I’m interested in this, after reboots, you end up in a grub prompt meaning you probably lost your grub.config along the way. Is there anything you are installing that updates grub, or manipulates it?
also, what did you mean from ??? are you unsure what is happening here?
when you get to the grub prompt, have you tried to use a Live USB and possibly chroot or systemd-nspawn -bD into the system to investigate grub ?
It’s possible that the updates I’m installing are bringing in a new version of the kernel, and that’s updating grub. Yes, the ??? is because I’m unsure what’s happening under the hood.

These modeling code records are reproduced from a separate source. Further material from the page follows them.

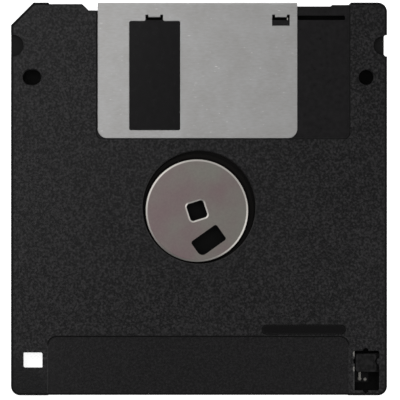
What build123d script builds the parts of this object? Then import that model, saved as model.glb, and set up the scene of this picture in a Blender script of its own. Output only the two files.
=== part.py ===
"""A 90 mm (3.5 inch) high-density floppy disk.

It lies on its label side with the hub side up. The origin is the middle of the label-side face,
+X is the way that the shutter opens, +Y points to the shutter edge and +Z out of the hub side.
Every size is in millimetres.
"""

import os
from math import acos, atan2, cos, degrees, radians, sin, sqrt

from build123d import *

# The film disk, which sets the size of the case round it
disk_radius = 42.9
disk_play = 1.0
film = 0.08
film_hole_play = 0.35  # round the hub

# The case
case_thickness = 3.3
plate = 1.0  # flat wall of each half
side_wall = 1.1
front_band = 5.1  # from the disk's pocket to the shutter edge
corner_radius = 2.2
chamfer_leg = 5.4  # the one cut corner
edge_round = 0.4
seam_bevel = 0.12
rib_wall = 0.9
pocket_wall = 1.0

# The shutter and the recess that it runs in
sheet = 0.2
shutter_width = 47.75
shutter_height = 32.5
shutter_travel = 12.5
shutter_land = 9.0  # from the open shutter to the side of the case
shutter_below_face = 0.1
shutter_gap = 0.05
shutter_corner = 2.3
fold_radius = 0.5
broken_edge = 0.1  # bevel on the stamped edges of the hub-side leaf
recess_side_gap = 0.4
recess_corner = 1.5
shutter_window_shift = 13.65
shutter_window_width = 12.2
shutter_window_inset = 4.45
shutter_window_margin = 1.95
shutter_window_corner = 0.4

# How far the shutter edge of the case steps back from the outline, and where
shoulder_length = 8.1
shoulder_drop = 0.38
lever_notch_lead = 2.15
lever_notch_overrun = 3.75
lever_notch_drop = 1.9
fold_drop = 0.93
fold_drop_margin = 4.7
stop_drop = 0.58
stop_drop_margin = 0.4

# The two tabs lanced from the shutter, and the guide slot that they run in
tab_inset = 3.55
tab_reach = 1.75
tab_width = 2.8
tab_bend = 0.1
window_tab_shift = -0.1
corner_tab_inset = 3.9
lance_width = 4.2
lance_ear_width = 0.68
lance_ear_rise = 0.35
lance_flare = 0.45
corner_lance_length = 2.0
slot_width = 1.1
slot_play = 0.25
slot_end_gap = 1.45
slot_corner = 0.28
slot_to_hollow = 0.1

# Opening for the read and write heads, in both halves
head_window_shift = 0.5
head_window_width = 9.0
head_window_length = 24.0
head_window_inset = 0.5
head_window_corner = 0.5

# Locating holes and the hub hole
locating_inset = 5.0
locating_from_front = 17.9
locating_radius = 1.8
locating_slot_length = 4.4
locating_mouth = 0.25
hub_hole_play = 1.25  # round the hub
hub_hole_bevel = 0.25
hub_lip_width = 0.7
hub_lip_height = 0.2

# The hub, and the ring that glues the film to it
hub_radius = 12.25
hub_sheet = 0.3
hub_height = 1.85
hub_bevel_width = 0.45
hub_bevel_height = 0.22
hub_flange_width = 3.1
hub_floor_gap = 0.05
hub_shift_x = -0.5  # the disk floats in the case and lies a little off its middle
hub_shift_y = -0.8
glue_thickness = 0.05
glue_width = 2.3
spindle_square = 4.25
spindle_square_corner = 0.75
spindle_square_turn = 17.5
spindle_bevel_width = 0.4
spindle_bevel_depth = 0.2
drive_slot_length = 7.5
drive_slot_width = 4.4
drive_slot_corner = 0.6
drive_slot_large_corner = 1.4
drive_slot_distance = 7.7
drive_slot_bearing = -68.7
drive_slot_turn = 35.5

# The fabric liners, and the strip that lifts one of them
liner = 0.25
liner_inner_gap = 0.5
liner_outer_gap = 1.7
liner_window_margin = 1.0
lifter_sheet = 0.12
lifter_pocket = 0.3
lifter_gap = 0.15
lifter_left = 15.0
lifter_ahead = 22.0
lifter_width = 9.0
lifter_length = 18.0

# Label recesses, mould marks and finger grips
label_left_margin = 8.9
label_right_margin = 9.3
label_depth = 0.2
label_back_height = 14.0
label_front_gap = 5.8
label_corner = 2.1
label_edge_step = 0.12
label_wall_slope = 50  # degrees from upright
bar_inset = 19.95
bar_height = 15.75
bar_length = 20.1
bar_width = 2.45
bar_corner = 1.1
bar_depth = 0.35
arrow_inset = 4.4
arrow_from_front = 5.4
arrow_length = 4.6
arrow_head_width = 3.6
arrow_head_length = 2.3
arrow_stem_width = 1.4
arrow_depth = 0.25
grip_from_front = 10.3
grip_left_radius = 2.6
grip_left_inset = 0.45
grip_right_radius = 2.25
grip_right_inset = 1.0
grip_depth = 0.85
grip_cut_depth = 0.75
grip_cut_length = 5.2
grip_cut_corner = 0.6

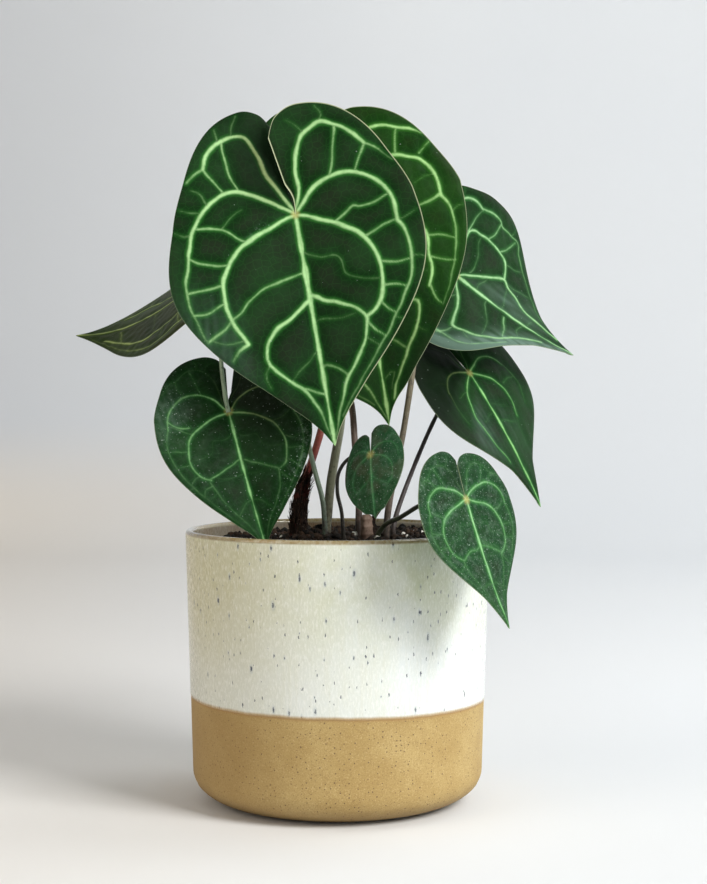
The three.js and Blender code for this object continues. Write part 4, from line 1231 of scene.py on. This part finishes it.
def stub_material():
    """Pinkish brown stem with darker scars, corky and matt."""
    material, tree, shader = new_material("stem_skin", Specular_IOR_Level=0.3)
    spot, _ = spot_and_flat(tree)
    patch = noise(tree, spot, 190.0, 4.0, 0.6)
    colour = mixed(tree, between(tree, patch, 0.35, 0.68), (0.2, 0.135, 0.1), (0.1, 0.06, 0.042))
    scar = between(tree, noise(tree, spot, 520.0, 3.0, 0.7), 0.56, 0.68, 0.0, 0.8)
    colour = mixed(tree, scar, colour, (0.06, 0.03, 0.02))
    dress(tree, shader, colour, between(tree, patch, 0.3, 0.7, 0.55, 0.8), patch, 0.6, 0.001)
    return material


def soil_material():
    """Potting mix: near-black to warm brown by the crumb and by fine noise, damp and
    matt, with a grainy bump."""
    material, tree, shader = new_material("potting_mix", Specular_IOR_Level=0.25)
    spot, _ = spot_and_flat(tree)
    crumb = held_value(tree, "shade")
    fine = noise(tree, spot, 700.0, 5.0, 0.7)
    broad = noise(tree, spot, 60.0, 3.0)
    share = sums(tree, "ADD", sums(tree, "MULTIPLY", crumb, 0.6), sums(tree, "MULTIPLY", fine, 0.5))
    share = sums(tree, "ADD", share, sums(tree, "MULTIPLY_ADD", broad, 0.5, -0.3))
    light = between(tree, share, 0.25, 1.0)
    colour = mixed(tree, light, (0.004, 0.003, 0.002), (0.05, 0.027, 0.015))
    dress(tree, shader, colour, between(tree, fine, 0.3, 0.7, 0.7, 0.95), fine, 0.9, 0.0012)
    return material


def perlite_material():
    """Perlite: off-white foamed glass, pitted, with a little soil on it."""
    material, tree, shader = new_material("perlite", Specular_IOR_Level=0.3)
    spot, _ = spot_and_flat(tree)
    stain = between(tree, noise(tree, spot, 500.0, 3.0, 0.65), 0.5, 0.75, 0.0, 0.7)
    colour = mixed(tree, stain, (0.78, 0.76, 0.7), (0.22, 0.15, 0.1))
    dress(tree, shader, colour, 0.9, noise(tree, spot, 1400.0, 3.0, 0.7), 0.8, 0.0005)
    return material


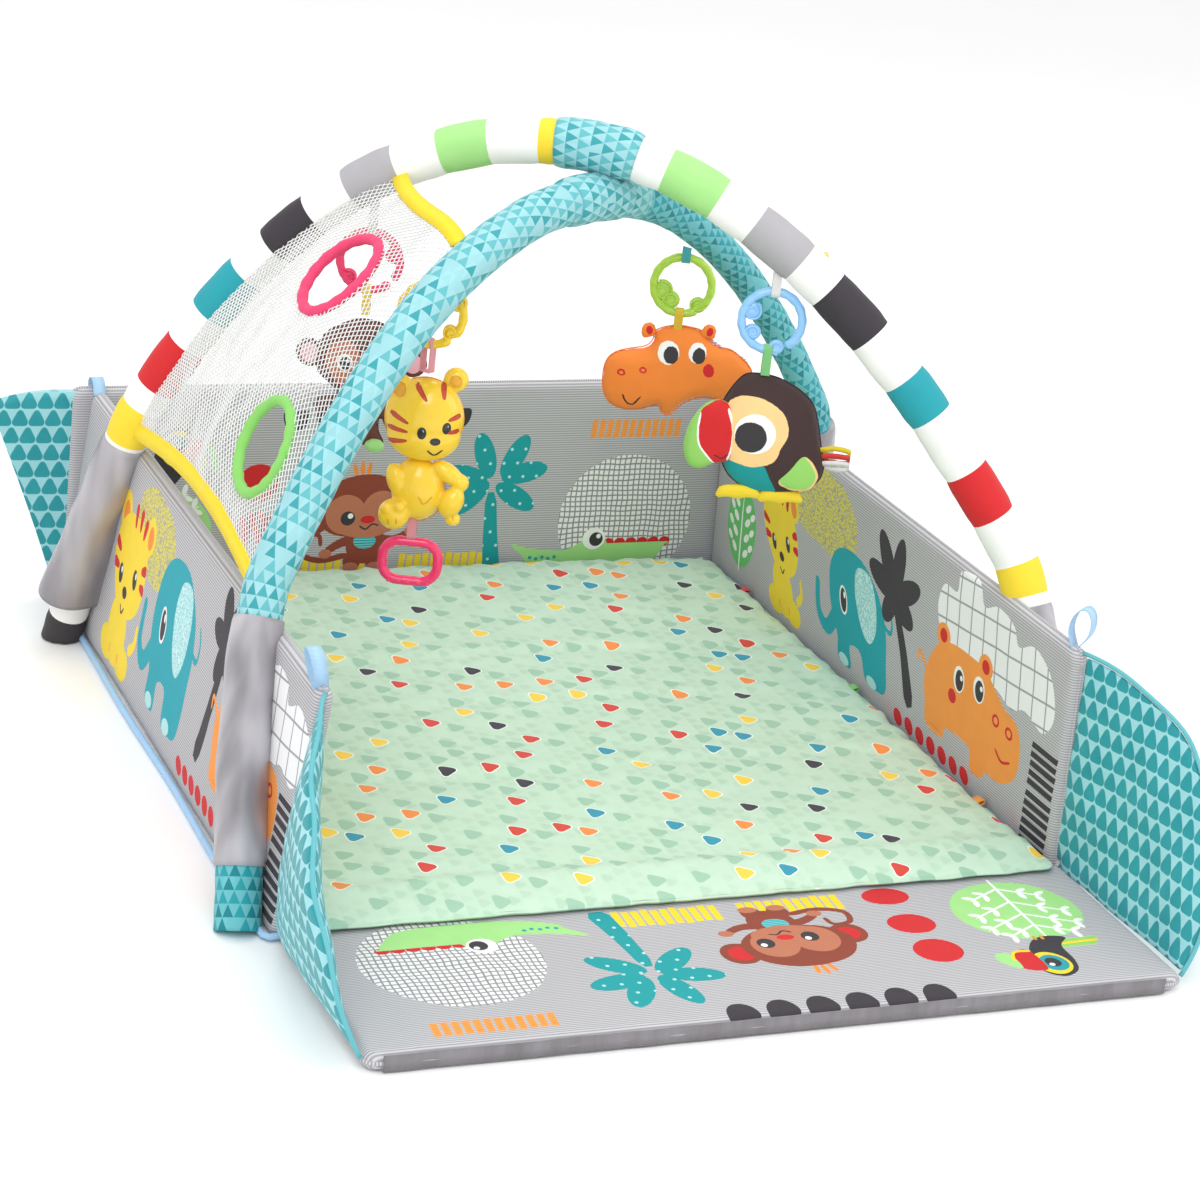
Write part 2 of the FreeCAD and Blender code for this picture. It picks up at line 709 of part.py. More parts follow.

Cool, thanks. would you mind to do a nuke and pave again ? (complete reinstall on to the drive again )
1 Complete the reinstall
2 Boot into the fresh new system
3 immediately do dnf -y update once complete systemctl reboot
4 Upon reboot , Install your software choices
I’m interested if anything happens after this, maybe we can break down possible issues.
Okay, nuked and paved. Went with PopOS this time because I’m more comfortable with deb-based distros for troubleshooting. Ran an apt update && upgrade. Rebooted. No issues for reboot 1. Going ahead and installing my usual stuff. I’ll keep a reboot tally and post back if and when I get the grub prompt problem.
The grub recovery console isn’t too hard to figure out. There’s lots of guides online. This can be caused if a partition changes on the drive that grub was using and is suddenly not there. Or a kernel update isn’t updating grub properly perhaps.